Plan your visit to Underwater World Langkawi

Underwater World Langkawi is a large island aquarium best known for its 15m underwater tunnel, penguin habitats, and rainforest-to-ocean layout. It’s easy to visit in under 2 hours, but the experience feels fuller if you time it around at least one feeding session rather than treating it as a quick walk-through. Crowds build fast on rainy afternoons and school holidays because it’s one of Pantai Cenang’s easiest indoor attractions. This guide covers timing, tickets, the route, and the practical details that make the visit smoother.

Quick overview: Underwater World Langkawi at a glance

If you want the fast version before you plan the rest, start here.

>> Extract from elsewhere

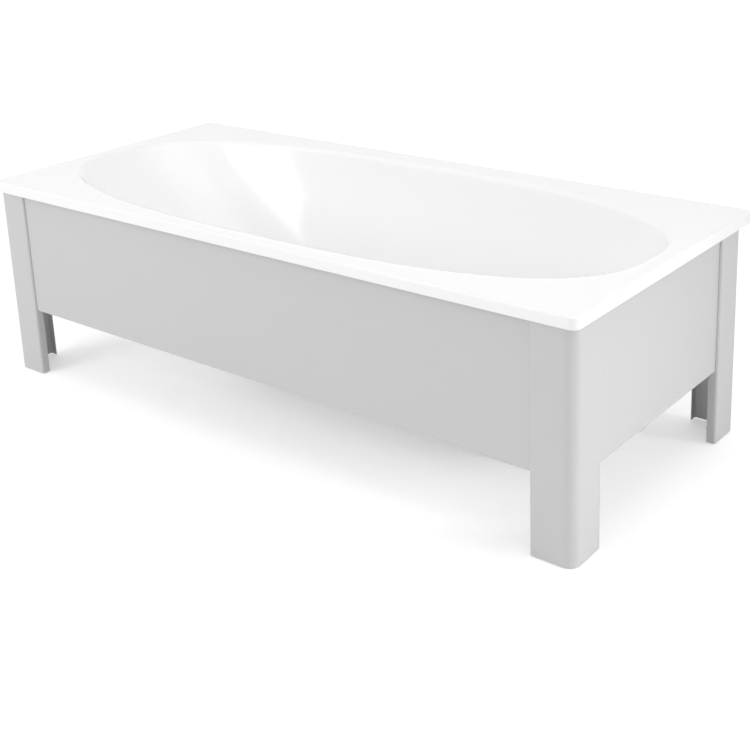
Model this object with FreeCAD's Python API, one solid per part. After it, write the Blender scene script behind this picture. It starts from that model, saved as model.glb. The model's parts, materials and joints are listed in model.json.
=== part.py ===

  • When to visit: Open daily, with longer hours on weekends, public holidays, and school holidays; weekday mornings right after opening are much calmer than rainy afternoons, when beachgoers and tour groups often pivot indoors at the same time.
  • Getting in: From RM50 for standard entry, with international adult admission typically at RM62; pre-booked tickets help most on Malaysian school holidays and holiday weekends, but ordinary weekdays are usually fine to book last-minute.
  • How long to allow: 1.5–2 hours works for most visitors, but it stretches closer to 2.5–3 hours if you want feeding sessions, tunnel photos, and slower time in the penguin and rainforest zones.
  • What most people miss: The indoor rainforest opener, the hexagonal shark tank, and the 3:30pm tunnel feeding are easy to rush past if you head straight for the tunnel.
  • Is a guide worth it? Usually no, because the route is easy to follow on your own, but it adds value if the aquarium is one stop on a wider Langkawi sightseeing day.

Jump to what you need

Where and when to go

How do you get to Underwater World Langkawi?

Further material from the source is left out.